[START]
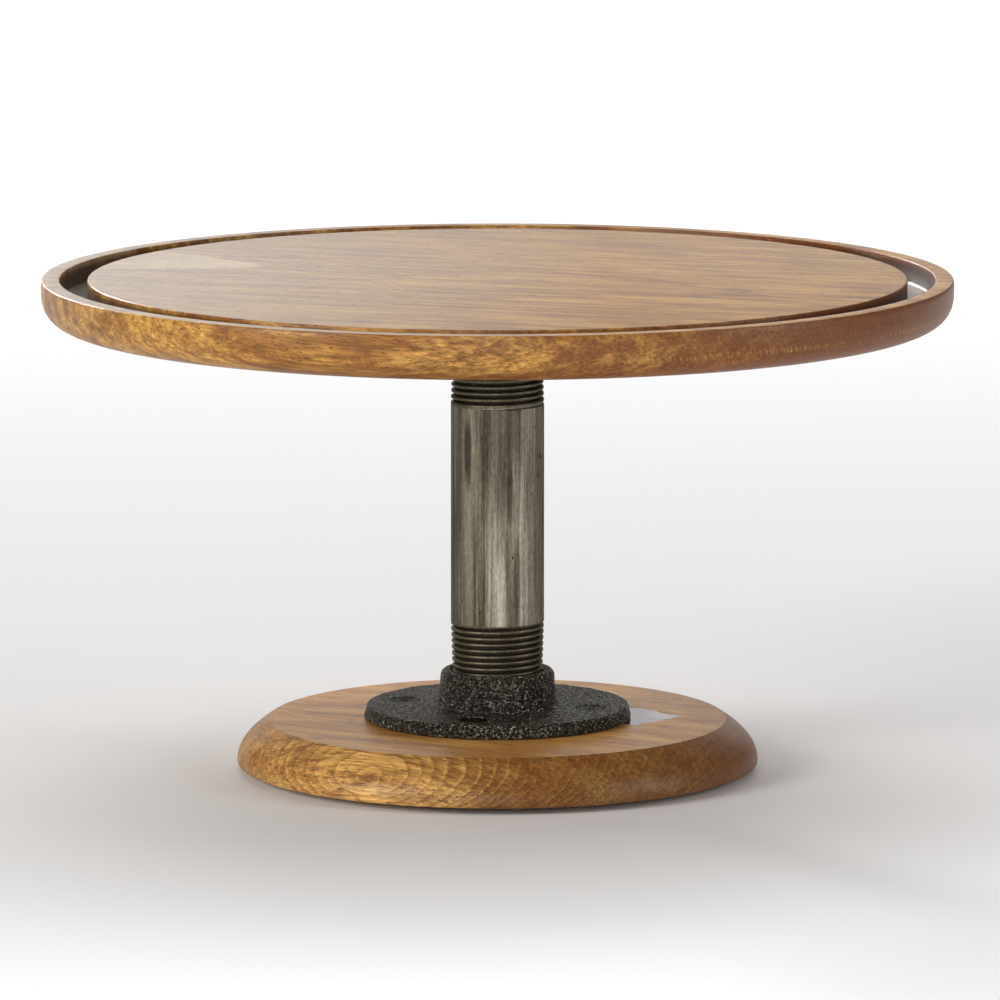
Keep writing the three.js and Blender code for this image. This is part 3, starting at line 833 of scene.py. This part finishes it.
def base_board(material):
    low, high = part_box("base")
    radius, bottom, top = high.x, low.z, high.z
    edge = BASE_UNDER_EDGE
    arris = (radius - BASE_SIDE_WIDTH, top)
    points = [
        (0, bottom),
        *arc(radius - edge, bottom + edge, edge, edge, -90, 0, 4),
        *bent((radius, top - BASE_SIDE_HEIGHT), (radius, top - BASE_SIDE_CORNER), arris, 20),
        (0, top),
    ]
    bm = carved(turned(points, BOARD_STEPS), pilot_drills("lower", top))
    return piece("base_board", bm, material, "base_unit", "base", 24)


# ------------------------------------------------------------------ flanges


def screw_places(side):
    """Where a flange's four screws stand."""
    boxes = [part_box(f"{side}_screw_{i}") for i in range(1, 5)]
    return [((low.x + high.x) / 2, (low.y + high.y) / 2) for low, high in boxes]


def sand_cast(bm, level, seed):
    """Moves the skin above a level inwards by two sizes of noise, as a sand mould leaves it."""
    bm.normal_update()
    shift = Vector((seed, seed, seed))
    for vert in bm.verts:
        if vert.co.z > level:
            fine = noise.noise(vert.co / PEBBLE_SIZE + shift)
            broad = noise.noise(vert.co / (4 * PEBBLE_SIZE) + shift)
            vert.co += vert.normal * PEBBLE_HEIGHT * (fine + 0.7 * broad - 0.9)


def flange(side, body, hangs, seed, material):
    node = f"{side}_flange"
    low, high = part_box(node)
    radius, height = high.x, high.z - low.z
    foot = BORE_RADIUS + HUB_WALL + HUB_DRAFT
    crown = BORE_RADIUS + HUB_WALL
    brim = radius - PLATE_DRAFT
    cast = [
        *arc(radius - PLATE_EDGE, PLATE_EDGE, PLATE_EDGE, PLATE_EDGE, -60, 0, 3),
        *arc(brim - PLATE_EDGE, PLATE - PLATE_EDGE, PLATE_EDGE, PLATE_EDGE, 0, 90, 4),
        *arc(foot + HUB_FILLET, PLATE + HUB_FILLET, HUB_FILLET, HUB_FILLET, -90, -180, 5),
        *arc(crown - HUB_ROUND, height - HUB_ROUND, HUB_ROUND, HUB_ROUND, 0, 90, 8),
        (BORE_RADIUS + MOUTH_CHAMFER, height),
    ]
    outline = [
        (BORE_RADIUS, 0),
        (radius - PLATE_EDGE, 0),
        *stepped(cast, CAST_STEP),
        (BORE_RADIUS, height - MOUTH_CHAMFER),
    ]
    bm = turned(outline, FLANGE_STEPS, closed=True)
    sand_cast(bm, PLATE_EDGE / 2, seed)
    level = high.z if hangs else low.z
    sinks = bmesh.new()
    drill = [
        (0, -OVERSHOOT),
        (HOLE_RADIUS, -OVERSHOOT),
        (HOLE_RADIUS, PLATE - (SINK_RADIUS - HOLE_RADIUS)),
        (SINK_RADIUS + OVERSHOOT, PLATE + OVERSHOOT),
        (0, PLATE + OVERSHOOT),
    ]
    for x, y in screw_places(side):
        added(sinks, moved(turned(drill, SMALL_STEPS), seat(level, hangs, x, y)))
    bm = carved(moved(bm, seat(level, hangs)), sinks)
    return piece(f"{node}_casting", bm, material, body, node, 55)


# ------------------------------------------------------------------ pipe nipple

# One pitch of the thread: (share of the pitch, share of the full depth cut away)
THREAD_FORM = [
    (0, 0.06),
    (0.06, 0),
    (0.36, 0),
    (0.42, 0.06),
    (0.6, 0.7),
    (0.68, 1),
    (0.72, 1),
    (0.8, 0.7),
    (1, 0.06),
]


def nipple(material):
    low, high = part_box("pipe_nipple")
    bottom, top, radius = low.z, high.z, high.x
    form = [(share, radius - cut * THREAD_DEPTH) for share, cut in THREAD_FORM]
    bm = wound(form, THREAD_PITCH, bottom, top, PIPE_STEPS)
    tip = radius - THREAD_TAPER * THREAD_LENGTH - TIP_CHAMFER
    groove = bm.verts.layers.float.new("groove")
    threaded = bm.verts.layers.float.new("threaded")
    for vert in bm.verts:
        cut = (radius - vert.co.xy.length) / THREAD_DEPTH
        height = min(vert.co.z - bottom, top - vert.co.z)
        from_end = max(THREAD_LENGTH - height, 0)
        fade = min(from_end / THREAD_RUN_OUT, 1)
        reach = min(radius - THREAD_TAPER * from_end - THREAD_DEPTH * cut * fade, tip + height)
        vert.co.xy = vert.co.xy.normalized() * reach
        vert[groove] = cut * fade
        vert[threaded] = fade
    trimmed(bm, bottom, top)
    bore = radius - PIPE_WALL
    lining = [
        (bore + BORE_CHAMFER, bottom),
        (bore, bottom + BORE_CHAMFER),
        (bore, top - BORE_CHAMFER),
        (bore + BORE_CHAMFER, top),
    ]
    added(bm, turned(lining, PIPE_STEPS))
    for level in (bottom, top):
        bmesh.ops.bridge_loops(bm, edges=open_edges(bm, level))
    return piece("pipe_nipple_threaded", bm, material, "stem", "pipe_nipple", 50)


# ------------------------------------------------------------------ screws


def recess_cutters():
    """The two tapered blades that press a cross into a screw's head."""
    blades = []
    for turn in (0, math.pi / 2):
        bm = bmesh.new()
        bmesh.ops.create_cube(bm, size=1)
        moved(bm, Matrix.Diagonal((RECESS_SPAN, RECESS_WIDTH, 2 * RECESS_DEPTH, 1)))
        lowest = [vert for vert in bm.verts if vert.co.z < 0]
        bmesh.ops.scale(bm, vec=(0.35, 0.7, 1), verts=lowest)
        bmesh.ops.rotate(bm, matrix=Matrix.Rotation(turn, 3, "Z"), verts=bm.verts)
        blades.append(bm)
    return blades


def wood_screw(head, length):
    """A flat-head wood screw whose head's face lies at z = 0, pointing down."""
    neck = -SCREW_LIP - (head - SCREW_CORE)
    start = neck - SCREW_NECK
    form = [(0, SCREW_CORE), (0.25, SCREW_CREST), (0.35, SCREW_CREST), (0.6, SCREW_CORE), (1, SCREW_CORE)]
    bm = wound(form, SCREW_PITCH, -length, start, SCREW_STEPS)
    for vert in bm.verts:
        height = max(vert.co.z + length, 0)
        core = min(height / SCREW_POINT, 1)
        fade = min(max(start - vert.co.z, 0) / SCREW_PITCH, 1)
        proud = max(vert.co.xy.length - SCREW_CORE, 0) * fade
        vert.co.xy = vert.co.xy.normalized() * (SCREW_CORE + proud) * core
    point = -length + SCREW_LIP_EDGE
    trimmed(bm, point, start)
    bmesh.ops.edgeloop_fill(bm, edges=open_edges(bm, point))
    edge = SCREW_LIP_EDGE
    crown = [
        (0, 0),
        *arc(head - edge, -edge, edge, edge, 90, 0, 3),
        (head, -SCREW_LIP),
        (SCREW_CORE, neck),
        (SCREW_CORE, start),
    ]
    added(bm, turned(crown, SCREW_STEPS))
    bmesh.ops.bridge_loops(bm, edges=open_edges(bm, start))
    bmesh.ops.recalc_face_normals(bm, faces=bm.faces)
    return carved(bm, *recess_cutters())


def screws(side, body, hangs, material):
    low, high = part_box(f"{side}_screw_1")
    blank = wood_screw((high.x - low.x) / 2, high.z - low.z)
    for i, (x, y) in enumerate(screw_places(side), 1):
        bm = moved(blank.copy(), Matrix.Rotation(i * 0.7, 4, "Z"))
        moved(bm, seat(low.z if hangs else high.z, hangs, x, y))
        name = f"{side}_screw_{i}"
        piece(f"{name}_cross_head", bm, material, body, name)
    blank.free()


# ------------------------------------------------------------------ feet


def feet(material):
    for i in range(1, 5):
        low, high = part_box(f"foot_{i}")
        x, y = (low.x + high.x) / 2, (low.y + high.y) / 2
        radius = (high.x - low.x) / 2
        bottom = radius - FOOT_DRAFT - FOOT_EDGE
        outline = [
            (0, low.z),
            *arc(bottom, low.z + FOOT_EDGE, FOOT_EDGE, FOOT_EDGE, -90, -10, 6),
            *arc(radius - FOOT_EDGE / 2, high.z - FOOT_EDGE / 2, FOOT_EDGE / 2, FOOT_EDGE / 2, 0, 90, 4),
            (0, high.z),
        ]
        bm = moved(turned(outline, SMALL_STEPS), Matrix.Translation((x, y, 0)))
        piece(f"foot_{i}_bumper", bm, material, "base_unit", f"foot_{i}")


# ------------------------------------------------------------------ assembly

add_camera()
add_lights()
add_floor()

tray_board(tray_wood())
base_board(base_wood())
nipple(pipe_steel())
iron = cast_iron()
oxide = black_oxide()
for side, body, hangs, seed in (("lower", "base_unit", False, 3.1), ("upper", "tray_unit", True, 8.7)):
    flange(side, body, hangs, seed, iron)
    screws(side, body, hangs, oxide)
feet(foot_rubber())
[END]
→ **Direction**:
Set down, exactly as written, each line of the data from its opening line through the one containing "vert.co += vert.normal". Output nothing more.

→ **Result below**:
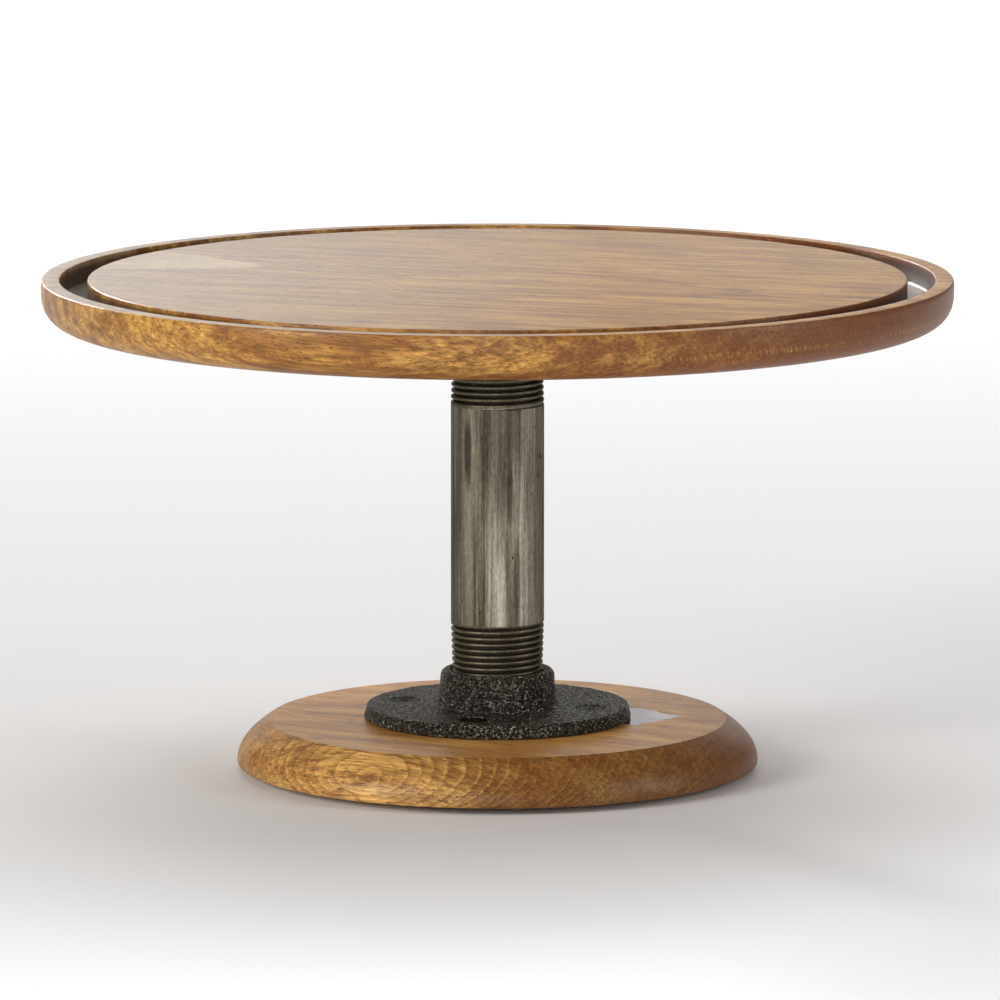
Keep writing the three.js and Blender code for this image. This is part 3, starting at line 833 of scene.py. This part finishes it.
def base_board(material):
    low, high = part_box("base")
    radius, bottom, top = high.x, low.z, high.z
    edge = BASE_UNDER_EDGE
    arris = (radius - BASE_SIDE_WIDTH, top)
    points = [
        (0, bottom),
        *arc(radius - edge, bottom + edge, edge, edge, -90, 0, 4),
        *bent((radius, top - BASE_SIDE_HEIGHT), (radius, top - BASE_SIDE_CORNER), arris, 20),
        (0, top),
    ]
    bm = carved(turned(points, BOARD_STEPS), pilot_drills("lower", top))
    return piece("base_board", bm, material, "base_unit", "base", 24)


# ------------------------------------------------------------------ flanges


def screw_places(side):
    """Where a flange's four screws stand."""
    boxes = [part_box(f"{side}_screw_{i}") for i in range(1, 5)]
    return [((low.x + high.x) / 2, (low.y + high.y) / 2) for low, high in boxes]


def sand_cast(bm, level, seed):
    """Moves the skin above a level inwards by two sizes of noise, as a sand mould leaves it."""
    bm.normal_update()
    shift = Vector((seed, seed, seed))
    for vert in bm.verts:
        if vert.co.z > level:
            fine = noise.noise(vert.co / PEBBLE_SIZE + shift)
            broad = noise.noise(vert.co / (4 * PEBBLE_SIZE) + shift)
            vert.co += vert.normal * PEBBLE_HEIGHT * (fine + 0.7 * broad - 0.9)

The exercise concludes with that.